- [EXERCISE BRIEF]: Restate verbatim the lines between the one holding "make_gasket()" and the one holding "for member in", both included, and no others.

- [DATA SECTION]:
— begin —
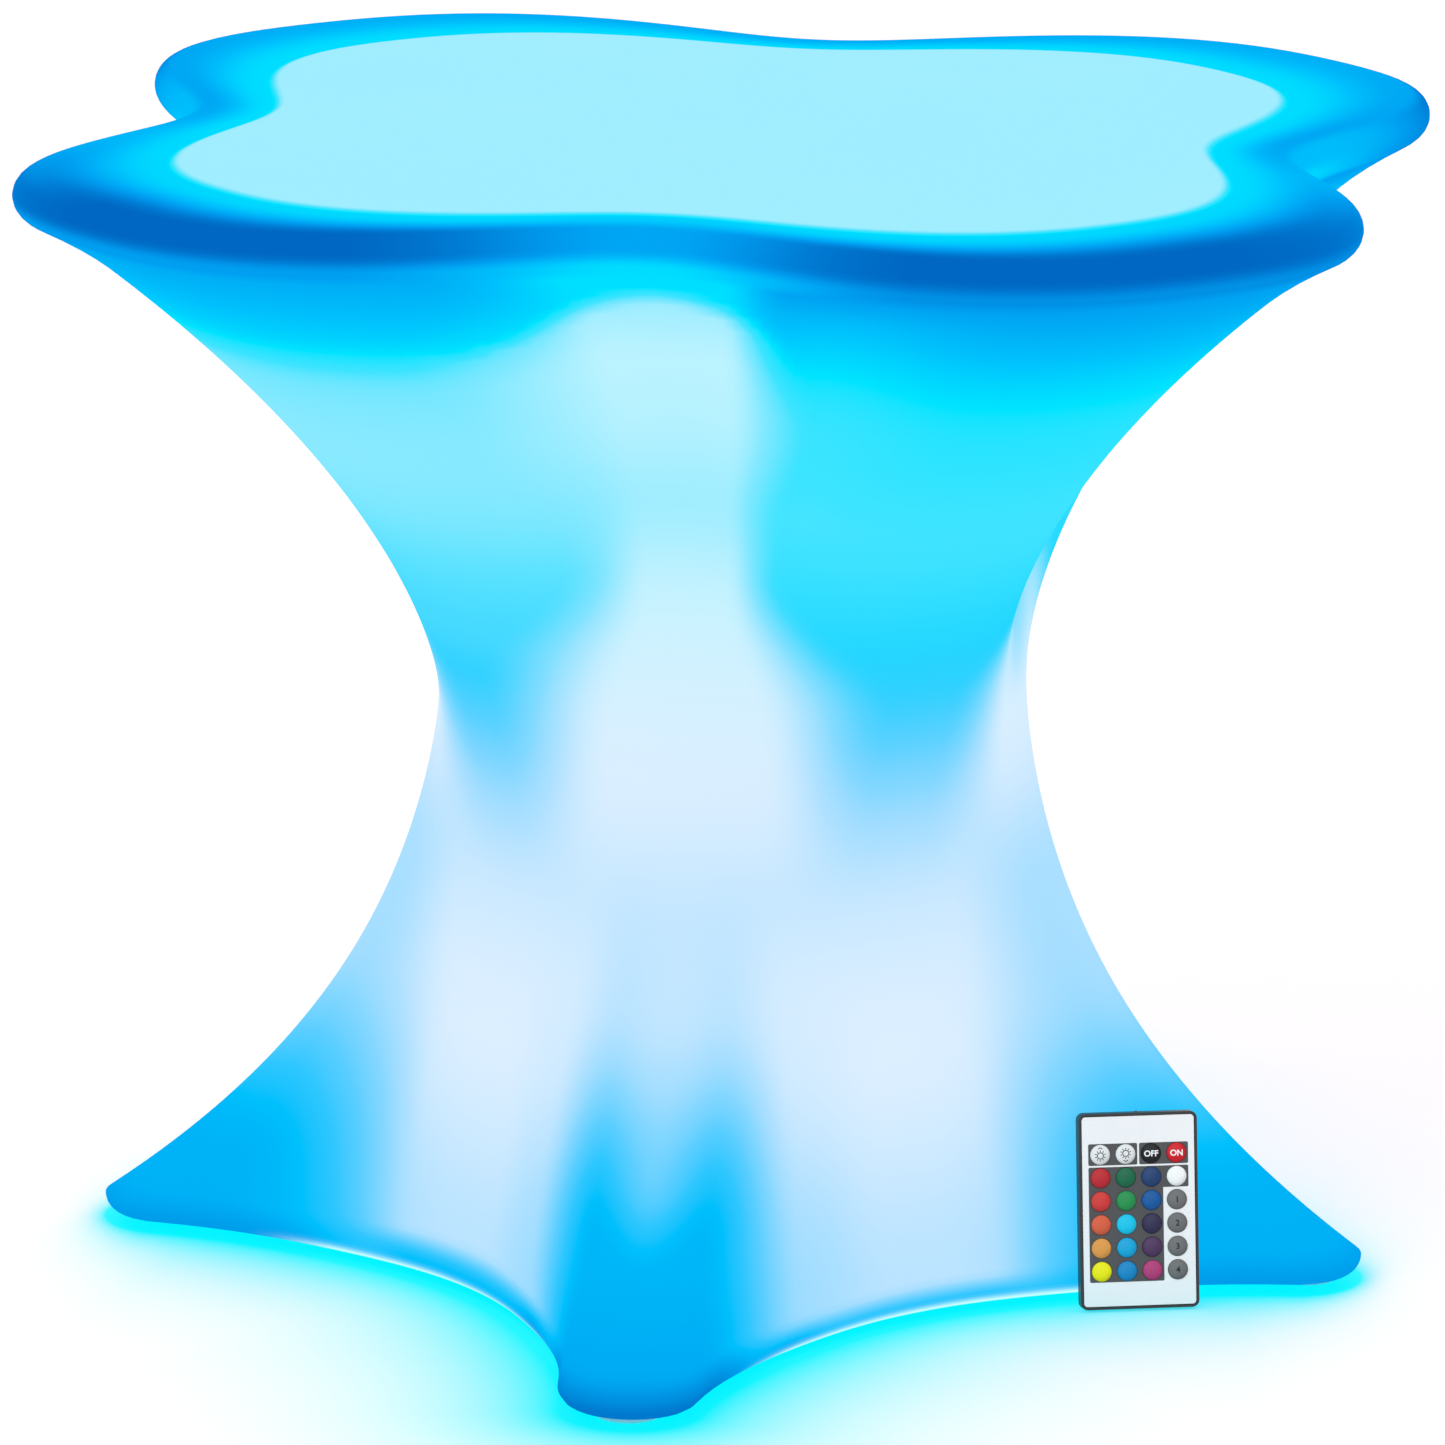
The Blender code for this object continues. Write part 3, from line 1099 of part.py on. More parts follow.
def make_battery_tray(frame):
    bm = bmesh.new()
    middle_y = TRAY_LENGTH / 2
    add_block(bm, (TRAY_WIDTH, TRAY_LENGTH, TRAY_THICKNESS), (0.0, middle_y, (TRAY_BACK + TRAY_FRONT) / 2))
    tray = add_object("battery_tray", bm, black_plastic(), frame)
    hole = bmesh.new()
    coin_y = TRAY_LENGTH - COIN_RADIUS - REMOTE_WALL
    add_turned(hole, rod_profile(COIN_RADIUS + SEAT_GAP, TRAY_BACK - CUT_OVERRUN, TRAY_FRONT + CUT_OVERRUN),
               ROUND_STEPS, (0.0, coin_y))
    cut(tray, "coin_hole", hole)
    low = (TRAY_BACK + TRAY_FRONT - COIN_THICKNESS) / 2
    turned("coin_cell", rod_profile(COIN_RADIUS, low, low + COIN_THICKNESS), bright_steel(),
           ROUND_STEPS, (0.0, coin_y), frame)


def make_remote():
    frame = make_remote_frame()
    make_remote_back(frame)
    make_pierced_sheet(frame, "remote_face", white_plastic(), SEAT_GAP, FACE_BACK, FACE_FRONT,
                       KEY_RADIUS + KEY_CLEARANCE)
    make_pierced_sheet(frame, "key_mat", seal_silicone(), SEAT_GAP, MAT_BACK, MAT_FRONT,
                       KEY_RADIUS + KEY_COLLAR + MAT_HOLE_CLEARANCE)
    make_keys(frame)
    make_remote_board(frame)
    make_emitter(frame)
    make_battery_tray(frame)


def build():
    clear_scene()
    make_shell()
    make_floor_pads()
    make_housing_screws()
    make_gasket()
    make_housing()
    make_lamp_dome()
    make_led_board()
    make_infrared_receiver()
    make_control_board()
    make_battery()
    make_leads()
    make_power_button()
    make_power_switch()
    make_charging_socket()
    make_port_plug()
    make_plug_strap()
    make_charge_light()
    make_remote()


build()
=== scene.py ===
import json
import math

import bmesh
import bpy
from mathutils import Matrix, Quaternion, Vector, kdtree

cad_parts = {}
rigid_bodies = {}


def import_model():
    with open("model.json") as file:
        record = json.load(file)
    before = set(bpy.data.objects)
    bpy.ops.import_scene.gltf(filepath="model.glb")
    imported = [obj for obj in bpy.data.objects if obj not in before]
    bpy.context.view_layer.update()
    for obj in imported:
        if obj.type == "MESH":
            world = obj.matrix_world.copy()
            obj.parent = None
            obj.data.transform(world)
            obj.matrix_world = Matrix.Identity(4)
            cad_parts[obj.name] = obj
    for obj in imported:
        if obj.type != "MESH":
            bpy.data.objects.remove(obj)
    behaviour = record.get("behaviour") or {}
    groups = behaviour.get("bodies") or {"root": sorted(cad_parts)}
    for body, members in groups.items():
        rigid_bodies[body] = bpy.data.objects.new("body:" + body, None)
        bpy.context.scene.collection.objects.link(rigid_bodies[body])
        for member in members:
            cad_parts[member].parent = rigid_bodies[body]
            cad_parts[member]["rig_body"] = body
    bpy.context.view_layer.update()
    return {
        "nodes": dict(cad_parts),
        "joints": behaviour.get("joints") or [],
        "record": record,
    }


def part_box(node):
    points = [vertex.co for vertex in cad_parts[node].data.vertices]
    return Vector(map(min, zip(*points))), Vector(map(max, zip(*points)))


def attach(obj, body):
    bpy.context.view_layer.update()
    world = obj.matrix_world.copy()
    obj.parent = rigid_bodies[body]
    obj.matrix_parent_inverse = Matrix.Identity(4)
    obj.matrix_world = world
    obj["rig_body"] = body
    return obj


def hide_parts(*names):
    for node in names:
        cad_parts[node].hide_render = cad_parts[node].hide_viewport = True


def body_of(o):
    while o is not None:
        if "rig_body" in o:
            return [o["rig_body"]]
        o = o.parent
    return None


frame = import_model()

nodes = frame["nodes"]
scene = bpy.context.scene
scene.view_settings.view_transform = "Standard"
print("frame loaded:", len(nodes), "nodes")


# small sums

def smoothStep(value, start, end):
    share = min(1.0, max(0.0, (value - start) / (end - start)))
    return share * share * (3 - 2 * share)


def bell(value, centre, width):
    return math.exp(-((value - centre) / width) ** 2)


def rise(value, strength, start, end):
    return strength * smoothStep(value, start, end)


def fall(value, strength, start, end):
    return strength * (1 - smoothStep(value, start, end))


def belt(value, strength, centre, width):
    return strength * bell(value, centre, width)


def blend(first, second, share):
    return [start + (end - start) * share for start, end in zip(first, second)]


def toLinear(red, green, blue):     # 0-255 as seen on a screen
    tones = [tone / 255 for tone in (red, green, blue)]
    return [tone / 12.92 if tone <= 0.04045 else ((tone + 0.055) / 1.055) ** 2.4 for tone in tones]


# shader maths as plain sums

class Wire:
    def __init__(self, finish, socket):
        self.finish = finish
        self.socket = socket

    def sum(self, operation, first, second=0.0):
        return self.finish.node("ShaderNodeMath", {"operation": operation}, {0: first, 1: second})

    def __add__(self, other):
        return self.sum("ADD", self, other)

    __radd__ = __add__

    def __sub__(self, other):
        return self.sum("SUBTRACT", self, other)

    def __rsub__(self, other):
        return self.sum("SUBTRACT", other, self)

    def __mul__(self, other):
        return self.sum("MULTIPLY", self, other)

    __rmul__ = __mul__

    def __lt__(self, other):
        return self.sum("LESS_THAN", self, other)

    def __or__(self, other):
        return self.sum("MAXIMUM", self, other)

    def __abs__(self):
        return self.sum("ABSOLUTE", self)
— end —
- [OUTPUT FOR THIS EXERCISE]:
    make_gasket()
    make_housing()
    make_lamp_dome()
    make_led_board()
    make_infrared_receiver()
    make_control_board()
    make_battery()
    make_leads()
    make_power_button()
    make_power_switch()
    make_charging_socket()
    make_port_plug()
    make_plug_strap()
    make_charge_light()
    make_remote()


build()
=== scene.py ===
import json
import math

import bmesh
import bpy
from mathutils import Matrix, Quaternion, Vector, kdtree

cad_parts = {}
rigid_bodies = {}


def import_model():
    with open("model.json") as file:
        record = json.load(file)
    before = set(bpy.data.objects)
    bpy.ops.import_scene.gltf(filepath="model.glb")
    imported = [obj for obj in bpy.data.objects if obj not in before]
    bpy.context.view_layer.update()
    for obj in imported:
        if obj.type == "MESH":
            world = obj.matrix_world.copy()
            obj.parent = None
            obj.data.transform(world)
            obj.matrix_world = Matrix.Identity(4)
            cad_parts[obj.name] = obj
    for obj in imported:
        if obj.type != "MESH":
            bpy.data.objects.remove(obj)
    behaviour = record.get("behaviour") or {}
    groups = behaviour.get("bodies") or {"root": sorted(cad_parts)}
    for body, members in groups.items():
        rigid_bodies[body] = bpy.data.objects.new("body:" + body, None)
        bpy.context.scene.collection.objects.link(rigid_bodies[body])
        for member in members:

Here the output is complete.